C – The Mountain, Game of Thrones

Every team needs an enforcer, a goon to come off the bench and use his six fouls fast and hard to protect the smaller, more skilled players. The Mountain is our Charles Oakley. The only tricky thing will be keeping Arya from trying to kill him. This is why we have Timothy Olyphant in a cowboy hat. Lots of moving pieces here.

COACH AND FRONT OFFICE

Coach – Prop Joe, The Wire

General Manager – Al Swearingen, Deadwood

I have no idea how much or how little Al Swearingen knows about advanced stats and analytics, but I do know that this team will come out a winner in every trade and most free agency negotiations if Al is on our side of the table. Will we lose a draft pick here or there for violating league rules? Definitely. Will we be forced to pay huge fines for trying to bribe or blackmail the referees? Absolutely. Will it all be worth it? I mean, probably? Ask a New England Patriots fan if the team’s recent success was worth it. They’ll say yes. Bill Belichick is basically a clean-shaven Al Swearingen. Which brings me to another point: Bill Belichick should really think about growing a huge evil mustache. Just lean into it, guy. You’ve come this far.

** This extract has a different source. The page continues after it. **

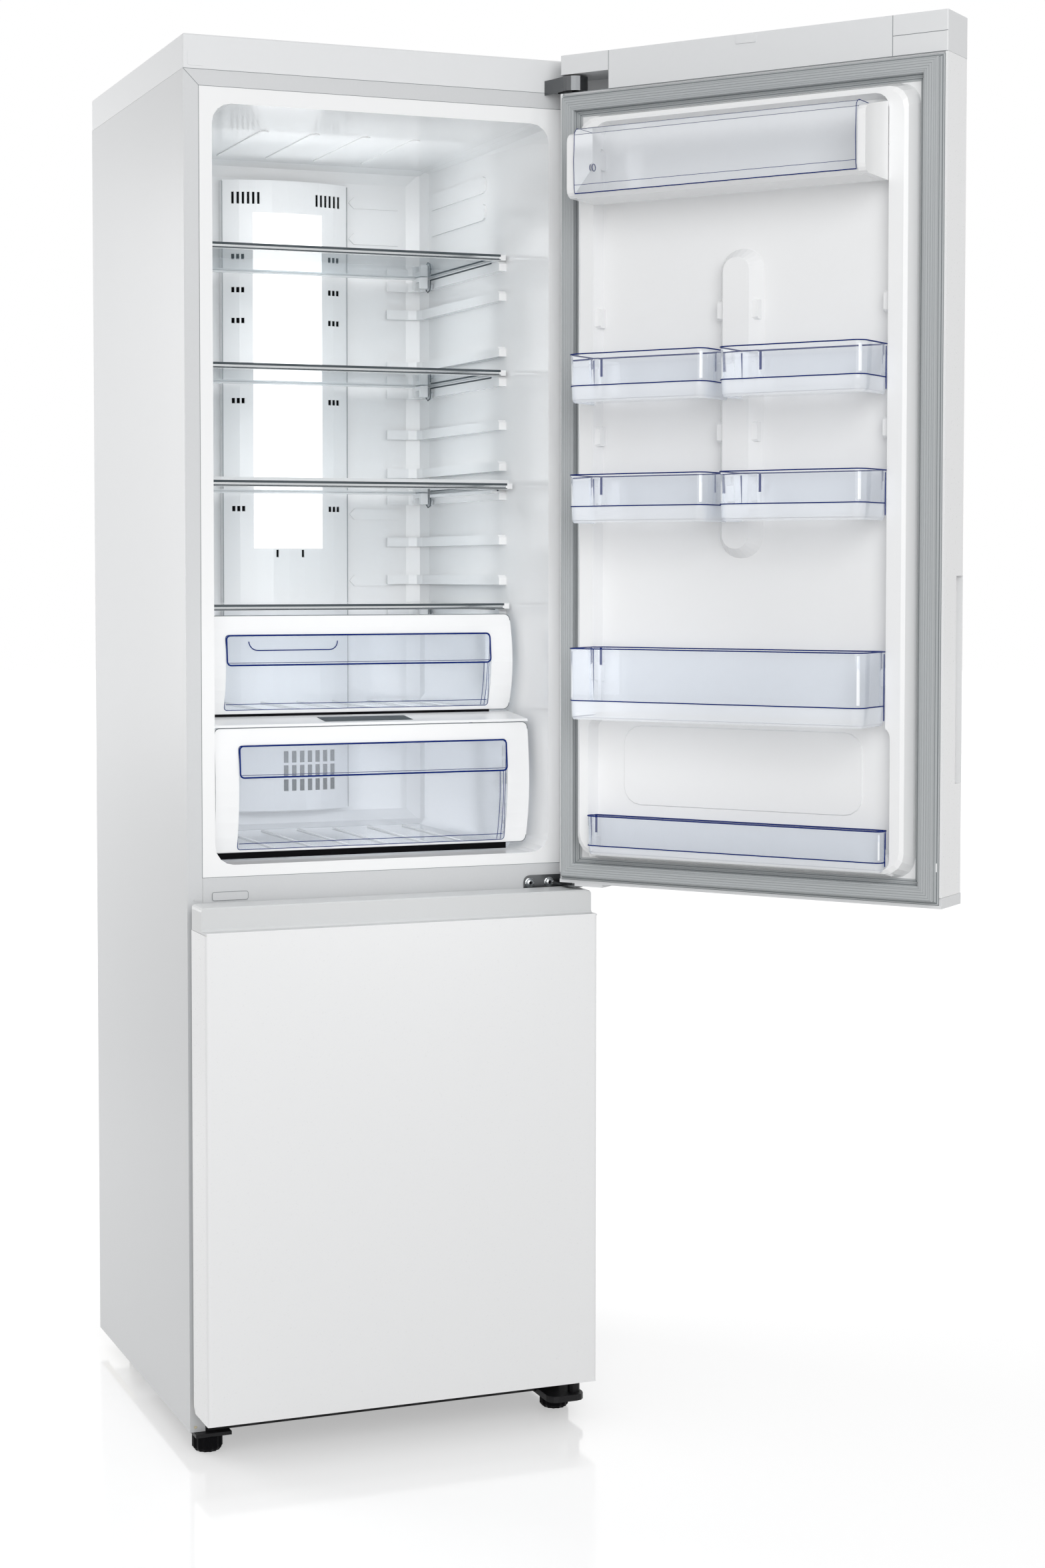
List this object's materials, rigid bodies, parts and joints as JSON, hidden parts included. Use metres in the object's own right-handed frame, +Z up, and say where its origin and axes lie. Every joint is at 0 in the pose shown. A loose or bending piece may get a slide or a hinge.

Owner – Tywinn Lannister, Game of Thrones

I instantly regret limiting myself to HBO dramas because it means I can’t pick Russ Hanneman from Silicon Valley. Russ would have been perfect. He’s a loud and opinionated young billionaire who earned a fortune in tech. He’s like if Mark Cuban had a super-annoying younger brother who wore a body spray called, like, Scorpion or something. I would pay good money to see him and Al Swearingen argue over a draft board.

But alas, I must abide by the rules I created and go with Tywinn Lannister. Yes, he was technically broke or broke-ish by the time his run on the show ended, but if I can bring people back to life I can sure as heck make them rich again. It’s not that I think he’d even be that great of an owner, really. He’d probably be an awful authoritarian jerk and picking him means Cersei will be sneaking around trying to juggle three or four underhanded schemes and power grabs at once. It’s just that I have this image in my head of a TV broadcast cutting to a shot of Charles Dance sneering down toward the court from his luxury box as the team blows a 13-point fourth quarter lead and it’s a little perfect.

Yup, this will work just fine. Lace ’em up.